New prostate cancer test could reduce painful biopsies by 50%
Many men face the difficult decision over whether to be tested for prostate cancer when the current method is fairly unreliable.
But now a new blood test known as IsoPSA has been shown to detect prostate cancer more precisely.
It is more accurate than the current test as it distinguishes cancer from benign conditions and identifies patients with a severe form of the disease, according to researchers.
The benefits of the current, painful test are controversial as it frequently produces inaccurate results that prompt men to have unnecessary surgery, putting them at-risk of urinary incontinence or erectile dysfunction.
Some prostate cancers are so slow-growing they do not necessarily require medical attention, therefore a highly accurate test that determines the need for treatment would likely be welcomed.
The study, conducted across the United States (U.S.), directly compared IsoPSA, to the current test, known as Prostate-Specific Antigen (PSA), in 261 patients scheduled for prostate biopsy.
Results, published in the journal European Urology, reveal that IsoPSA was significantly superior at discriminating between prostate cancer and benign conditions, and identifying patients with a severe form of the disease.
IsoPSA could significantly reduce the rate of unnecessary biopsies by almost 50 percent, the study found.
Study author Dr. Eric Klein, chair of Cleveland Clinic's Glickman Urological & Kidney Institute, said, “Despite criticism, PSA has transformed the landscape of early detection, screening and management of prostate cancer in the last few decades.

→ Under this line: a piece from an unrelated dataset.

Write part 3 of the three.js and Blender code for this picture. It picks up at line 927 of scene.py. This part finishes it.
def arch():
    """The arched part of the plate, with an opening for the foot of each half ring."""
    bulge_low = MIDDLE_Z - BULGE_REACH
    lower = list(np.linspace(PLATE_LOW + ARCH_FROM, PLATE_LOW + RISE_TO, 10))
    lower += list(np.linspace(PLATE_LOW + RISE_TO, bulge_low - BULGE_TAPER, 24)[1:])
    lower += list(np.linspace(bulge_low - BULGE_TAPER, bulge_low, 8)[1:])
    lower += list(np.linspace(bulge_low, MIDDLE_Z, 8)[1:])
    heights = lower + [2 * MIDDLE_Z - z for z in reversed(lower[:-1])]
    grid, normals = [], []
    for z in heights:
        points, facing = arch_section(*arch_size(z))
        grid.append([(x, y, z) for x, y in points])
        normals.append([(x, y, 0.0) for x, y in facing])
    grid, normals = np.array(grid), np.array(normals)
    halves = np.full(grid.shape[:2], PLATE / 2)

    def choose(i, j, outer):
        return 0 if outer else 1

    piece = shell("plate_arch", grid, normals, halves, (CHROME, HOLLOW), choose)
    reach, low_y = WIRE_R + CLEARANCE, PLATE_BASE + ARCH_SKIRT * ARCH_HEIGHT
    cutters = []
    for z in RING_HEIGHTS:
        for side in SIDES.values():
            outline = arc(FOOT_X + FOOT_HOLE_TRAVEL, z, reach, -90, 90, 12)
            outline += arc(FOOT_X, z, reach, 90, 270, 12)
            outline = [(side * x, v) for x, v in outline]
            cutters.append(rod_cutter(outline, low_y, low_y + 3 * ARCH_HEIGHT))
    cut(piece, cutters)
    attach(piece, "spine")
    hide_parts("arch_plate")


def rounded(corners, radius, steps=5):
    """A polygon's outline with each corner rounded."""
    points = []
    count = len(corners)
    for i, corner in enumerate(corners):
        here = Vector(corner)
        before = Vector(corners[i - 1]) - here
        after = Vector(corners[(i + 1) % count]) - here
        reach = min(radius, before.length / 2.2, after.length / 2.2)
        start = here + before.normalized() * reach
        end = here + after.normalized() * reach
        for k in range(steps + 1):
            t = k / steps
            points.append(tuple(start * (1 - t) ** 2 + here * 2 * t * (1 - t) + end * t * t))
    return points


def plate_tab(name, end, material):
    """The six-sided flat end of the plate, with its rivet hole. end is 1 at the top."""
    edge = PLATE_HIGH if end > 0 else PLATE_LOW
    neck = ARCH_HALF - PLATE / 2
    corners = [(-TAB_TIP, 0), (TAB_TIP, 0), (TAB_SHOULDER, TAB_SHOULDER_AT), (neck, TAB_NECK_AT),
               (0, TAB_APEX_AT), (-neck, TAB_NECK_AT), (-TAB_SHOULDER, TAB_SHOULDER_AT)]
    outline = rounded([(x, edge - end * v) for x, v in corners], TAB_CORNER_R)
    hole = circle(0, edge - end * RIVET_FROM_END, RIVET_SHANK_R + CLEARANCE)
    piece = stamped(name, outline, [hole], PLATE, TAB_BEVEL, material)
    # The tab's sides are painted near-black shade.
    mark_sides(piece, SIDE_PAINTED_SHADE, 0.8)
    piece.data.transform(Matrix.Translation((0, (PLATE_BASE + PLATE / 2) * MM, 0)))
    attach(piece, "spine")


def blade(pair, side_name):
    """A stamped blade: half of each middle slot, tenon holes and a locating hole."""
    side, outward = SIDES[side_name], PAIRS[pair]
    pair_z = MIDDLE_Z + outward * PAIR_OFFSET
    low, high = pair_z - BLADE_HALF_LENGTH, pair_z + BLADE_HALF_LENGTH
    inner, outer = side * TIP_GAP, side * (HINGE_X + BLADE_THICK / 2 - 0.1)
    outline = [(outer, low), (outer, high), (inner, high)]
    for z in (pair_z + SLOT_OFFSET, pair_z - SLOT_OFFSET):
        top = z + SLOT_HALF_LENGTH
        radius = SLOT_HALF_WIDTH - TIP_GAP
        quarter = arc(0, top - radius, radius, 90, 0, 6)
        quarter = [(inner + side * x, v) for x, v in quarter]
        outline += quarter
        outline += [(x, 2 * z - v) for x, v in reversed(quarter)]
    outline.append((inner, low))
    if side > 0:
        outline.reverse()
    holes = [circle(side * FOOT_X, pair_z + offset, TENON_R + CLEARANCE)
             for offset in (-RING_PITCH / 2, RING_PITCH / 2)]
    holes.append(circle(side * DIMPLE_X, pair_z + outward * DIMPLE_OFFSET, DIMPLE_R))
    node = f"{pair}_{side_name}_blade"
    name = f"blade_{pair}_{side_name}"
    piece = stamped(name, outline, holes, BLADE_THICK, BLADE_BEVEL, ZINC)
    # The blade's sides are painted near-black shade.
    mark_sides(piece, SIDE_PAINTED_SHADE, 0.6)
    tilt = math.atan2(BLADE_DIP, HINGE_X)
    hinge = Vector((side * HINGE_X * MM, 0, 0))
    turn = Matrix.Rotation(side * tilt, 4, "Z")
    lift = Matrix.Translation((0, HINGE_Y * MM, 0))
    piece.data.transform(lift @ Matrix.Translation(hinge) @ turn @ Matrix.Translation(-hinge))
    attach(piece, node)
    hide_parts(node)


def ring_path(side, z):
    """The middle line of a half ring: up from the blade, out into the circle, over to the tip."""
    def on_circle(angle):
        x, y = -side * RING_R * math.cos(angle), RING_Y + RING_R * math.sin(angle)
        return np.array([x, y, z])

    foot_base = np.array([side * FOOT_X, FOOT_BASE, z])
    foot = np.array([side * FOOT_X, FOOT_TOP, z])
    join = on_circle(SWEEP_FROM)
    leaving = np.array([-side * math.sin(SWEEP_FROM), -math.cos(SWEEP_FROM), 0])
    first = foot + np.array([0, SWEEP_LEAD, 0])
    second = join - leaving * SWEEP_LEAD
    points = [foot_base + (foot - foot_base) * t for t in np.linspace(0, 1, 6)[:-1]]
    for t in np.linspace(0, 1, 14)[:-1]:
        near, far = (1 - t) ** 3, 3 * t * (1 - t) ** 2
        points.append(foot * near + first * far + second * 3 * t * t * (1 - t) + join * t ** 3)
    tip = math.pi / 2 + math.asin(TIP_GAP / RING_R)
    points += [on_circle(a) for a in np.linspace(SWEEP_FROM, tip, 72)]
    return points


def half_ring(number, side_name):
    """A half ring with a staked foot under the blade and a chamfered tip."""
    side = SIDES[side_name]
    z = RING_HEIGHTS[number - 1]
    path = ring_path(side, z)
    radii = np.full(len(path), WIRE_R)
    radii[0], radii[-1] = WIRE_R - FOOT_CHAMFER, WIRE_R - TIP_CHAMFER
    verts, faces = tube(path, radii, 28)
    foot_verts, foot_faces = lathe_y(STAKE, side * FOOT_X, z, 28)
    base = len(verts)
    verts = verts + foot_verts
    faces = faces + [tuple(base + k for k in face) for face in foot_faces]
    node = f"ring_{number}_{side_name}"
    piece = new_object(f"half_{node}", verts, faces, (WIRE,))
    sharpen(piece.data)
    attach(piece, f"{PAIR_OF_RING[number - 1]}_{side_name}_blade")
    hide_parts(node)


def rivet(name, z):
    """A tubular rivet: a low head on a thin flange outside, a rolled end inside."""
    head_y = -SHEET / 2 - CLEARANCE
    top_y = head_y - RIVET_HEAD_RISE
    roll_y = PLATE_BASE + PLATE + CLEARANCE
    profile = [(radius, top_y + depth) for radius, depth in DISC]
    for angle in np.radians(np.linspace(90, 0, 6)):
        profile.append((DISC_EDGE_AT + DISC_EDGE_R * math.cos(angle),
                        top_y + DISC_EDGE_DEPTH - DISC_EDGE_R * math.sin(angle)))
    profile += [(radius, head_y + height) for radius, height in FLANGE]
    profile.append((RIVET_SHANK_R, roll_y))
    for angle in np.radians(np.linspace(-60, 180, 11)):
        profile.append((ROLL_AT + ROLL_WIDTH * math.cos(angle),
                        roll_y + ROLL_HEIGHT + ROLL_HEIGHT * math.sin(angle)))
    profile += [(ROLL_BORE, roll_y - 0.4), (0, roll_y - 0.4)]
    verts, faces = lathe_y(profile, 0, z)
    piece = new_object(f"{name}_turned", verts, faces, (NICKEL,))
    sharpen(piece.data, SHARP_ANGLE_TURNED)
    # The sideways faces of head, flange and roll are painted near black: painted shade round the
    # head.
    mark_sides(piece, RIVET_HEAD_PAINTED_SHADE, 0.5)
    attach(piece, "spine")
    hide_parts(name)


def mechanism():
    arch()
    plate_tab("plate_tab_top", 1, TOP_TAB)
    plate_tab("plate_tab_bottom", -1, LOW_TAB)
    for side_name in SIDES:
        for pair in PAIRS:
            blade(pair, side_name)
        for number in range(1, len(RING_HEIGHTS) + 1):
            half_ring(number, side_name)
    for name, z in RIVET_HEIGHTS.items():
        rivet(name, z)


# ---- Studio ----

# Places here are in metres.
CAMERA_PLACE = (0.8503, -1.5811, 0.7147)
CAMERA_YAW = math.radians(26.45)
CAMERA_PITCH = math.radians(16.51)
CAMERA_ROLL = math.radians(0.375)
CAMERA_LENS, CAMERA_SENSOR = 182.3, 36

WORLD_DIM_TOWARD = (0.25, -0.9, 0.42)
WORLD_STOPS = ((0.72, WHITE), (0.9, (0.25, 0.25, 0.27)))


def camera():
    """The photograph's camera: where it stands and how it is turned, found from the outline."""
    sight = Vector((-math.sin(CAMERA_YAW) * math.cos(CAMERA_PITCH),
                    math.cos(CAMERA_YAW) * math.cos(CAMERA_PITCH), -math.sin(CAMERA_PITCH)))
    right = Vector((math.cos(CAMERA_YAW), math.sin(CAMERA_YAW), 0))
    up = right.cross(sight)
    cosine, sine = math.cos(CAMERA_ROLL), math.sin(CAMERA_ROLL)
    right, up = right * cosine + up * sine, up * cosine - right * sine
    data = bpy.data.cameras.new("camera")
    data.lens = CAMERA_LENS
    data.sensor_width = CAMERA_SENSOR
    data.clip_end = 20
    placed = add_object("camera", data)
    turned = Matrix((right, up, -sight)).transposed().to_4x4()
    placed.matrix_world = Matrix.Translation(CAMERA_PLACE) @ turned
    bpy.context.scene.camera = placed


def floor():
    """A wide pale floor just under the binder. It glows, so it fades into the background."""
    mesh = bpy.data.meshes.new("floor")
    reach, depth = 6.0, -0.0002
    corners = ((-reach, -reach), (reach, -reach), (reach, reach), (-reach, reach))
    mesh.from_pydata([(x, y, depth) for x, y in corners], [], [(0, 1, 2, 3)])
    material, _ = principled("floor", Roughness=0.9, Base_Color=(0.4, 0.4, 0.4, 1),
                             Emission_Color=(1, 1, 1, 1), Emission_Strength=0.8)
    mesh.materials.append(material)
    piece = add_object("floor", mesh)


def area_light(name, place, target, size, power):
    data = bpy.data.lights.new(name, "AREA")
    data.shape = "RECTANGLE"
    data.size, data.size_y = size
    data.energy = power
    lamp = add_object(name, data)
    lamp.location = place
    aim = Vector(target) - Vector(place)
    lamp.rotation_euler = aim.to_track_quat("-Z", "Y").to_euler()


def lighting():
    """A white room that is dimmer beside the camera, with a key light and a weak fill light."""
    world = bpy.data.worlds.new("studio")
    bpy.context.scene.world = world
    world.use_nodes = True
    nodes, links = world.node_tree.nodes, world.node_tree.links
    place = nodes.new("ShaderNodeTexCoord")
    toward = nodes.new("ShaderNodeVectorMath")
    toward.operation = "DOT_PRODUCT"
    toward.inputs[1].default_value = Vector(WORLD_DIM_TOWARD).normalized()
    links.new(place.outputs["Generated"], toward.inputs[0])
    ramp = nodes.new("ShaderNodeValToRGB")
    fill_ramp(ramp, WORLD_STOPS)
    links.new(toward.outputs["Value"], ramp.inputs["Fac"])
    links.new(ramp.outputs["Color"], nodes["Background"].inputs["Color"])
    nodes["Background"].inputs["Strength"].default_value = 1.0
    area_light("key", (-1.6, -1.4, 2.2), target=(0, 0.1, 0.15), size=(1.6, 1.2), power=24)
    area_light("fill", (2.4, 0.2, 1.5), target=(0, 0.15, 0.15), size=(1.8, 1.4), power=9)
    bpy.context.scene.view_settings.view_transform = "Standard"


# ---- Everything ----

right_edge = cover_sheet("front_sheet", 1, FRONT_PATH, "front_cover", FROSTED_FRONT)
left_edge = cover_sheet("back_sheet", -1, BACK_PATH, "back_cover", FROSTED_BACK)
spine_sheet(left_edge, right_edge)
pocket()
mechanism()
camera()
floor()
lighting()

“Unfortunately, PSA is tissue-specific but not cancer-specific, leading to over-diagnosis and over-treatment of biologically insignificant cancers, which is widely recognized as a key limitation in its clinical utility.
“The methodology used in the IsoPSA assay represents a significant departure from conventional ways to define biomarkers in blood, and may be applicable to improving other cancer biomarkers.”
There is no single test for prostate cancer. Commonly used tests are the Prostate-Specific Antigen (PSA), a physical examination of your prostate or a biopsy.
The gold standard PSA measures a man's antigen levels and can detect early prostate cancer - but it is not foolproof. PSA levels can be elevated when cancer isn't present or not elevated when cancer does exist - in other words, a false-positive or a false-negative.
Higher PSA levels can also be caused by other conditions, like inflammation of the prostate or enlarged prostate.
A diagnosis of prostate cancer can provoke anxiety and confusion. Although there is also the argument that for some men, knowing is better than not knowing.
Treatment is not always necessary and the test can pick up slow-growing cancers that may never cause symptoms or reduce life expectancy.
Prostate cancer treatment can have side effects, including urinary incontinence, erectile dysfunction or bowel complications.
Because of PSA's controversy, there is no routine testing in the US and UK.
Men can be offered the PSA test based on their individual risk after talking through the advantages and disadvantages with their doctor.
The option to have PSA testing begins at age 40 in the US and 45 in the UK, depending on factors such as family history and ethnicity.
The new test comes after scientists from the Norwegian Radium Hospital revealed a prostate cancer vaccine that stimulates the immune system to kill malignant cells may soon be available.
The researchers found the jab stopped tumors from spreading in 77 percent of cancer patients in a clinical trial, while 45 percent of patients experienced tumor shrinkage.